Seymour patronage would also account for Goodere’s prosperity towards the end of his life. In April 1545 he paid £1,422 for the house and lands of the former nunnery of Polesworth, Warwickshire, together with Radway Grange and the manor of Baginton. Earlier in the same year he had been licensed to alienate Monken Hadley and the rectory of South Mimms to William Stanford. In spite of these transactions Goodere still called himself a resident of London in his will and it also seems that he retained an interest in property near the capital, since his second son Thomas was enjoined to allow Stanford peaceful possessions.7

When Goodere made his will on 15 Dec. 1546 he committed his soul simply to God his creator and redeemer. Polesworth he left to his eldest son Henry, a third of all his lands to his widow, and £10 a year from Baginton to Thomas. The executors were his half-brother Thomas Wroth, his brothers-in-law Sir Ralph Rowlett and John Cock, and his uncle Henry Goodere. They were enjoined to maintain the three younger children until they came of age and to sell Radway Grange in order to buy crown lands at Polesworth, which could be added to the main inheritance. Goodere died a week after making his will and his wife a few weeks later, leaving a 13 year-old son and heir, whose wardship was granted to Sir Ralph Rowlett in 1550 and who was licensed to enter on his father’s lands in 1555.8

Ref Volumes: 1509-1558

Author: T. F.T. Baker


  • 1. Did not serve for the full duration of the Parliament.
  • 2. Date of birth estimated from first reference.

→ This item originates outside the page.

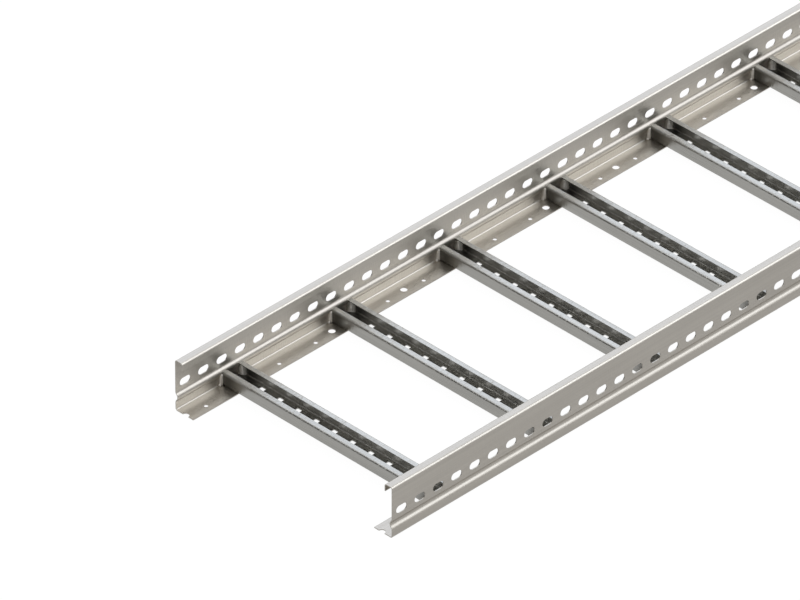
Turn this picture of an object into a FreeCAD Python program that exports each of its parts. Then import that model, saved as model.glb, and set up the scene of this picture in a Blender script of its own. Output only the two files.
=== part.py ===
import FreeCAD, Part
import math
import os

# A straight section of welded cable ladder: two roll-formed side rails, with a row of slots in each
# web, joined by C-shaped rungs that lie on the rails' bottom flanges and are welded to their webs.
# X runs along the ladder, Y across it and Z up. The origin is under the middle of the ladder, level
# with the underside of the bottom flanges. Sizes are in millimetres.

# the whole section, which is as long as its rungs need
RUNG_COUNT = 10
RUNG_PITCH = 300.0
LENGTH = RUNG_COUNT * RUNG_PITCH
WIDTH = 597.0
HEIGHT = 120.0

# rail: one bent sheet, with its flanges turned inward and a lip turned down from the top one
RAIL_SHEET = 2.0
RAIL_BEND = 5.0            # outer radius of the bends
TOP_FLANGE = 21.0
LIP = 17.0
BOTTOM_FLANGE = 49.5

# crease that stiffens the web: its flanks would meet at the reach, and its bends round that off
CREASE_Z = 31.5
CREASE_HALF = 10.0
CREASE_REACH = 8.1
CREASE_BEND = 9.5          # radius at the middle of the sheet

# slots halfway up the web, for splice plates and brackets
SLOT_FIRST = 25.0
SLOT_PITCH = 50.0
SLOT_LENGTH = 29.0
SLOT_WIDTH = 17.0

# round holes in the bottom flange: small ones at both sides of each rung, large ones in pairs
SMALL_HOLE = 9.0
SMALL_HOLE_INSET = 34.0    # from the rail's outer face
SMALL_HOLE_FROM_RUNG = 100.0
LARGE_HOLE = 15.0
LARGE_HOLE_INSET = 28.5
LARGE_HOLE_SPACING = 400.0
LARGE_HOLE_PERIOD = 600.0

# rung: one bent sheet, open at the top, with slots across its base
RUNG_WIDTH = 59.5
RUNG_HEIGHT = 30.0
RUNG_SHEET = 2.0
RUNG_BEND = 5.0
RUNG_MOUTH = 32.0
RUNG_ROOT_GAP = 0.4        # between the rung's end and the ridge of the crease, filled by the weld
RUNG_SLOT_PITCH = 50.0
RUNG_SLOT_LENGTH = 39.0
RUNG_SLOT_WIDTH = 12.5
RUNG_SLOT_CORNER = 2.0
RUNG_SLOT_EDGE = 60.0      # least distance from a slot's middle to the rung's end

# weld up both faces of each rung wall, in the corner with the web
WELD_LEG = 6.5


def stations(first, pitch, last):
    """Places from first to last, one pitch apart."""
    count = int(math.floor((last - first) / pitch + 1e-6)) + 1
    return [first + pitch * i for i in range(count)]


def bent_strip(points, radii, sheet):
    """Outline of a bent sheet, in the YZ plane, round the corners of its middle line.

    points are the sharp corners of the middle line, ends included, as (y, z).
    radii are the bend radii at the middle line, one for each inner corner.
    """
    line = [FreeCAD.Vector(0, y, z) for y, z in points]
    along = [(b - a).normalize() for a, b in zip(line, line[1:])]
    across = [FreeCAD.Vector(0, -d.z, d.y) for d in along]
    sides = []
    for shift in (sheet / 2, -sheet / 2):
        edges = []
        here = line[0] + across[0] * shift
        for i, radius in enumerate(radii):
            corner, d_in, d_out = line[i + 1], along[i], along[i + 1]
            turn = math.atan2(d_in.y * d_out.z - d_in.z * d_out.y, d_in.dot(d_out))
            reach = radius * math.tan(abs(turn) / 2)
            centre = corner - d_in * reach + across[i] * math.copysign(radius, turn)
            begin = corner - d_in * reach + across[i] * shift
            end = corner + d_out * reach + across[i + 1] * shift
            bent = (begin - centre).Length
            middle = centre + (corner - centre).normalize() * bent
            edges.append(Part.LineSegment(here, begin).toShape())
            edges.append(Part.Arc(begin, middle, end).toShape())
            here = end
        last = line[-1] + across[-1] * shift
        edges.append(Part.LineSegment(here, last).toShape())
        sides.append((edges, line[0] + across[0] * shift, last))
    (left, left_start, left_end), (right, right_start, right_end) = sides
    closing = [Part.LineSegment(left_end, right_end).toShape(),
               Part.LineSegment(left_start, right_start).toShape()]
    wire = Part.Wire(Part.__sortEdges__(left + right + closing))
    return Part.Face(wire)


def slot_cutter(length, width, corner, depth):
    """A cutter for a slot long in X, standing on Z, with its middle at the origin.

    A corner radius of half the width makes the slot's ends round.
    """
    x, y = length / 2 - corner, width / 2 - corner
    low = FreeCAD.Vector(0, 0, -depth / 2)
    bars = [Part.makeBox(2 * x, width, depth, low + FreeCAD.Vector(-x, -width / 2, 0))]
    if y > 0:
        bars.append(Part.makeBox(length, 2 * y, depth, low + FreeCAD.Vector(-length / 2, -y, 0)))
    ends = [Part.makeCylinder(corner, depth, low + FreeCAD.Vector(side_x * x, side_y * y, 0))
            for side_x in (-1, 1) for side_y in ((-1, 1) if y > 0 else (0,))]
    return bars[0].fuse(bars[1:] + ends).removeSplitter()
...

Vis. Warws. (Harl. Soc. xii), 67; Vis. Kent (Harl. Soc. xlii), 214; Vis. Herts. (Harl. Soc. xxii), 20; CPR, 1555-7, pp. 159-60; PCC 45 Alen.
  • 3. LP Hen. VIII, ix, xii-xiv, xvi, xviii, xx, xxi.
  • 4. Vis. Mdx. (Harl. Soc. lxv), 17, 24; PCC 27 Jankyn; LP Hen. VIII, iv.
  • 5. LP Hen. VIII, xii, xiii, xx; M. L. Robertson, ‘Cromwell’s servants’ (Univ. California Los Angeles Ph.D. thesis, 1975), 494.
  • 6. Vis. Warws. 67; PCC 45 Alen.
  • 7. LP Hen. VIII, xx.
  • 8. PCC 45 Alen; C142/85/73; VCH Warws. iv. 189.